Return only the lines running from the line that holds "Turn this picture" to the line that holds "floor is Z = 0.", including both.

━━ INPUT ROWS ━━

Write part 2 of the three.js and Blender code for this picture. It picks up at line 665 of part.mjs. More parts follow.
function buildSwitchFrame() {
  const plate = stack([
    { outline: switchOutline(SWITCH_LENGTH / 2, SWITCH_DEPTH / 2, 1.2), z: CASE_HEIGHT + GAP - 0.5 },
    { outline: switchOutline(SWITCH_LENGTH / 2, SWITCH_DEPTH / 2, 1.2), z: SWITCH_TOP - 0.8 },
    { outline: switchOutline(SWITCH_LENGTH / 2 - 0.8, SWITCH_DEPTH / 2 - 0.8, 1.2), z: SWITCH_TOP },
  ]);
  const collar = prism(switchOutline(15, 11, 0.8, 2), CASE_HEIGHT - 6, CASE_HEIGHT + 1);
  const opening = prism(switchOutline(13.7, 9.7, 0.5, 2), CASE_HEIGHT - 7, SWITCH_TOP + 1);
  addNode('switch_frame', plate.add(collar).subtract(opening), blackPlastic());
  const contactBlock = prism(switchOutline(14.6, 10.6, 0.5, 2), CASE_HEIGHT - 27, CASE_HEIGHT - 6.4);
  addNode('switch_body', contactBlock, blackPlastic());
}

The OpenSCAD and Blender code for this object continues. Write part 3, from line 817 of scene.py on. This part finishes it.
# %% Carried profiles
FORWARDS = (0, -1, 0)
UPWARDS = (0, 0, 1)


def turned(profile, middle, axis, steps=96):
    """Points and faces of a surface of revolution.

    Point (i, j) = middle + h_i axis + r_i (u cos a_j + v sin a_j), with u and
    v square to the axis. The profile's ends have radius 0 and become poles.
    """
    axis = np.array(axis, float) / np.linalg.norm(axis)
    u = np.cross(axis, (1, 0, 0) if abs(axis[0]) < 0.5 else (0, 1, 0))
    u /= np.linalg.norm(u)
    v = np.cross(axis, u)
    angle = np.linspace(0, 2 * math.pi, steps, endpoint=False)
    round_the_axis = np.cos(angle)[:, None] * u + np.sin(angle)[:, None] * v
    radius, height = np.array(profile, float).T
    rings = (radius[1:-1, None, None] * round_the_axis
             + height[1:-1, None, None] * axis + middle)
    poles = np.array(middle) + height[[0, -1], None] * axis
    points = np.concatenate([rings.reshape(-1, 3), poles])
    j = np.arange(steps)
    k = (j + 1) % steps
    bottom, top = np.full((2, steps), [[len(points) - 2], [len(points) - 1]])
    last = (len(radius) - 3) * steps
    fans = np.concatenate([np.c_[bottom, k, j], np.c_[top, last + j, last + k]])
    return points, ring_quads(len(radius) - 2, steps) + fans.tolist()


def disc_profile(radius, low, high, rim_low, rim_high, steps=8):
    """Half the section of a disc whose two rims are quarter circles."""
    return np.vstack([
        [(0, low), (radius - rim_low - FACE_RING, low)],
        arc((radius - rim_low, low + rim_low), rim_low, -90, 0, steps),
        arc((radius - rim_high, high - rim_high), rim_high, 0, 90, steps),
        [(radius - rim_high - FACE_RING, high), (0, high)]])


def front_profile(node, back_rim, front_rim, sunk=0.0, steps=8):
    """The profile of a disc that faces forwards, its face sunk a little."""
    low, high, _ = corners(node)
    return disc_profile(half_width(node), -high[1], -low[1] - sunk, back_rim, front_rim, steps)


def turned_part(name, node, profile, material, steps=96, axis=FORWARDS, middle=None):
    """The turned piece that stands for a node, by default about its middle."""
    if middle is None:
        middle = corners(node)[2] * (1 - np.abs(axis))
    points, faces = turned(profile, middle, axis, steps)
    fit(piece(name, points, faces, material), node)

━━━
━━ INPUT ROWS ━━

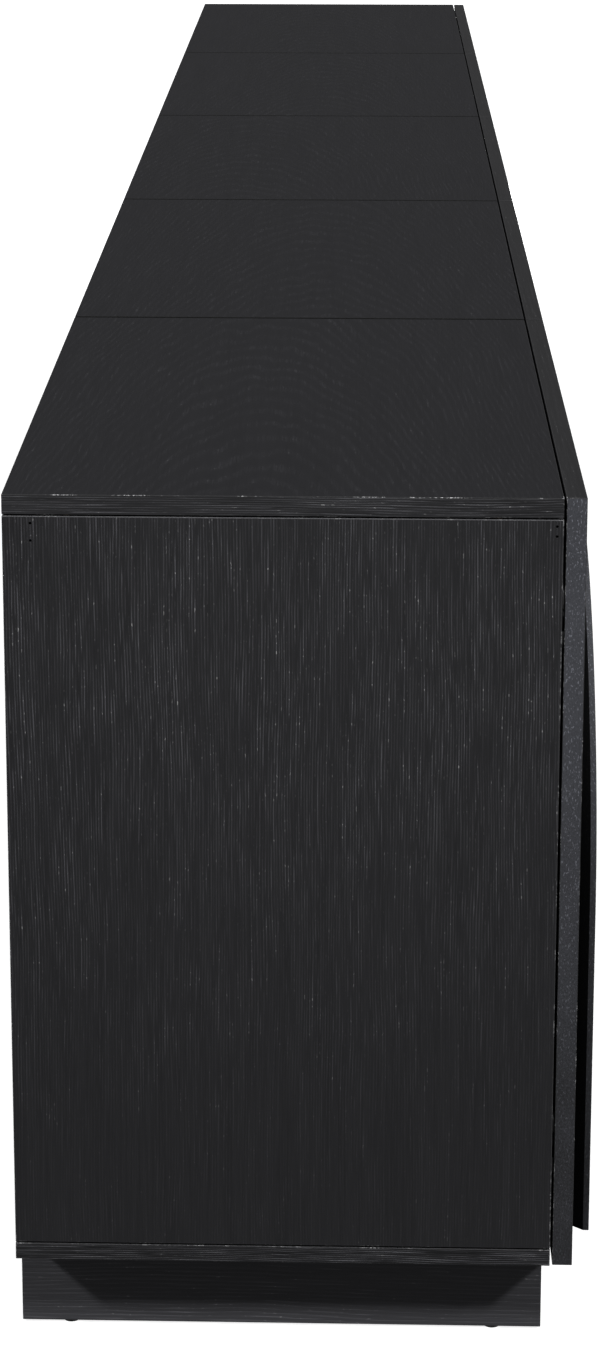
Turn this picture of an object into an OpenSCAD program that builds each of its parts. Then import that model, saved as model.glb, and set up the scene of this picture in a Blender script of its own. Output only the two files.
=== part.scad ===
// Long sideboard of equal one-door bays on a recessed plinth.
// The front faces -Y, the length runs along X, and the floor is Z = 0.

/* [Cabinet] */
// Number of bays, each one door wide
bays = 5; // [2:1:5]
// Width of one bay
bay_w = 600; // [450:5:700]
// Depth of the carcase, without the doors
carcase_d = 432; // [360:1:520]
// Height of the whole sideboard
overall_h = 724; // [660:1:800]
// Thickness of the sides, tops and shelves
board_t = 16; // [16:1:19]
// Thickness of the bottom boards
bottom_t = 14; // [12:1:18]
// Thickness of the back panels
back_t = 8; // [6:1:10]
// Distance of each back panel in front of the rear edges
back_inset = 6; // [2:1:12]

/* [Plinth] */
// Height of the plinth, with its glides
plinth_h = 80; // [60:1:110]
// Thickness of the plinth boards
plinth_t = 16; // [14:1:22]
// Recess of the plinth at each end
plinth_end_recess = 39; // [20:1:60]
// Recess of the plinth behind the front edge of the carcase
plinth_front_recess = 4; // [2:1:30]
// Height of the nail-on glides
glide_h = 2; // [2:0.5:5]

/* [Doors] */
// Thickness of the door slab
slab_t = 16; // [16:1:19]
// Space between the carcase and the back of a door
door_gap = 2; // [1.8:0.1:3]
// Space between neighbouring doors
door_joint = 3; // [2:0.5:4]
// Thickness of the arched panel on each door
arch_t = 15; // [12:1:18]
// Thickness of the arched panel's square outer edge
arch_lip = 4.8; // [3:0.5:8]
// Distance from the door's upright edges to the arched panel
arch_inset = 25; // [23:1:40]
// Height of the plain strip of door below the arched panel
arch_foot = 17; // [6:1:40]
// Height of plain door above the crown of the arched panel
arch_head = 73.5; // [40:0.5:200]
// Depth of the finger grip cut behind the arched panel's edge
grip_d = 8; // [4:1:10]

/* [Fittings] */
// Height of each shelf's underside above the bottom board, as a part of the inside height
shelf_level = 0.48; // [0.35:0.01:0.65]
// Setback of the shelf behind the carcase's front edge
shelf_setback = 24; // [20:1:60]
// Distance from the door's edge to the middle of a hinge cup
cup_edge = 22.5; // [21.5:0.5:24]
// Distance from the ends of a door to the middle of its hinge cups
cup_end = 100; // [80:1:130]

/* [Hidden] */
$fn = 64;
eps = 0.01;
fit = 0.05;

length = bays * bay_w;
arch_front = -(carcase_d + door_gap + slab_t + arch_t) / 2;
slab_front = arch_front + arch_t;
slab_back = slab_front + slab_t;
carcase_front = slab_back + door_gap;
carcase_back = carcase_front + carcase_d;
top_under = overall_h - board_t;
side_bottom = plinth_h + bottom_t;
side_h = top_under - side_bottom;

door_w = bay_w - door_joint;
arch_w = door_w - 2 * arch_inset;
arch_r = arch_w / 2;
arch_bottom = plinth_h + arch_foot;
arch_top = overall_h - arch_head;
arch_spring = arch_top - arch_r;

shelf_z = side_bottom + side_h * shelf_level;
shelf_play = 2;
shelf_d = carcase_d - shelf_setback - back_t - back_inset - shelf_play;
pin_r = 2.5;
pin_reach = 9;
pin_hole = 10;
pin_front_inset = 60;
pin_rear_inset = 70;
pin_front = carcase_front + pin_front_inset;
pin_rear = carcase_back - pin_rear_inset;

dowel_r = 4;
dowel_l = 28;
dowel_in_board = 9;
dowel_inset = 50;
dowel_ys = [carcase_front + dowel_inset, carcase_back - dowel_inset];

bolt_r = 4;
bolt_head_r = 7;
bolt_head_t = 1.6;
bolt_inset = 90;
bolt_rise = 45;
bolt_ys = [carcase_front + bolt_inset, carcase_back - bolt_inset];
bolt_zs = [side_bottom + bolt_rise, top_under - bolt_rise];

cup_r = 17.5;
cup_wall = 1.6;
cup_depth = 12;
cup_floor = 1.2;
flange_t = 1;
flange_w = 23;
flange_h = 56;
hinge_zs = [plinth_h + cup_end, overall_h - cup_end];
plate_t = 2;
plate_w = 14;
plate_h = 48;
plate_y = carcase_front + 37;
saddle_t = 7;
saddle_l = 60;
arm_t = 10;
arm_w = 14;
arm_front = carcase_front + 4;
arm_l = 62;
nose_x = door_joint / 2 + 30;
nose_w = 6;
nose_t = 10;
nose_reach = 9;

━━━
━━ INPUT ROWS ━━

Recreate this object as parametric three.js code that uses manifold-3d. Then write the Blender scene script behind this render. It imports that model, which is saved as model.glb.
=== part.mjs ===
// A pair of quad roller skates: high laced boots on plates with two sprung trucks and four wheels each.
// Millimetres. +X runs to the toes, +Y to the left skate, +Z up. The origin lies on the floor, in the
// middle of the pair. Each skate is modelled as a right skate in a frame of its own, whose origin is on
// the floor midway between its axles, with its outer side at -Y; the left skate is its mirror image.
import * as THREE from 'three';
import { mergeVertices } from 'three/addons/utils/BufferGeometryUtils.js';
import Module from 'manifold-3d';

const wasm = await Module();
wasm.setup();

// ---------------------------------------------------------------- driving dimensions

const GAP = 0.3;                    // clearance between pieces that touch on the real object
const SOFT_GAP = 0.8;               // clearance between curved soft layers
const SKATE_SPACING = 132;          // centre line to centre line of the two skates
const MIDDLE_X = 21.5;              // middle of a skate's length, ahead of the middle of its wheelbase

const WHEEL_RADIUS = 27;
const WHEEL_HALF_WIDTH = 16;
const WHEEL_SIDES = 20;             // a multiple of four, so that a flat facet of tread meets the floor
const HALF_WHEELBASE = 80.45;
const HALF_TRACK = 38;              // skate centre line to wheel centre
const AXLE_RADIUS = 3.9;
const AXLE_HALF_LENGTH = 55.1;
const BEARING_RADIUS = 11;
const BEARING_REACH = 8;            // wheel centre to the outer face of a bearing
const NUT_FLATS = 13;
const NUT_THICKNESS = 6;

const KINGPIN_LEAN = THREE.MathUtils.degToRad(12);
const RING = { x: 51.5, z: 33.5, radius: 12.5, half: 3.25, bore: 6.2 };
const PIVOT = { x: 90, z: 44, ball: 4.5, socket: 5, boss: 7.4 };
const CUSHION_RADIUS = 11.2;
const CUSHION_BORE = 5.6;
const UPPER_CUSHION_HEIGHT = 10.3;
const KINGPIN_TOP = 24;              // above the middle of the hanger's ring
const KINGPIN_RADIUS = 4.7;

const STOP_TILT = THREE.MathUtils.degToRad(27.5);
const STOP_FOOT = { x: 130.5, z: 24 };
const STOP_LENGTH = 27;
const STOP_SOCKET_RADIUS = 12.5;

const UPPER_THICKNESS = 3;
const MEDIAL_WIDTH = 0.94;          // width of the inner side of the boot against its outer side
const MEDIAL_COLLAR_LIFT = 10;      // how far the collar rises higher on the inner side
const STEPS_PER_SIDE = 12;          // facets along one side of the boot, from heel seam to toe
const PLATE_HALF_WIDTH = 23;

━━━

## SOLUTION FOR THIS TASK
Turn this picture of an object into an OpenSCAD program that builds each of its parts. Then import that model, saved as model.glb, and set up the scene of this picture in a Blender script of its own. Output only the two files.
=== part.scad ===
// Long sideboard of equal one-door bays on a recessed plinth.
// The front faces -Y, the length runs along X, and the floor is Z = 0.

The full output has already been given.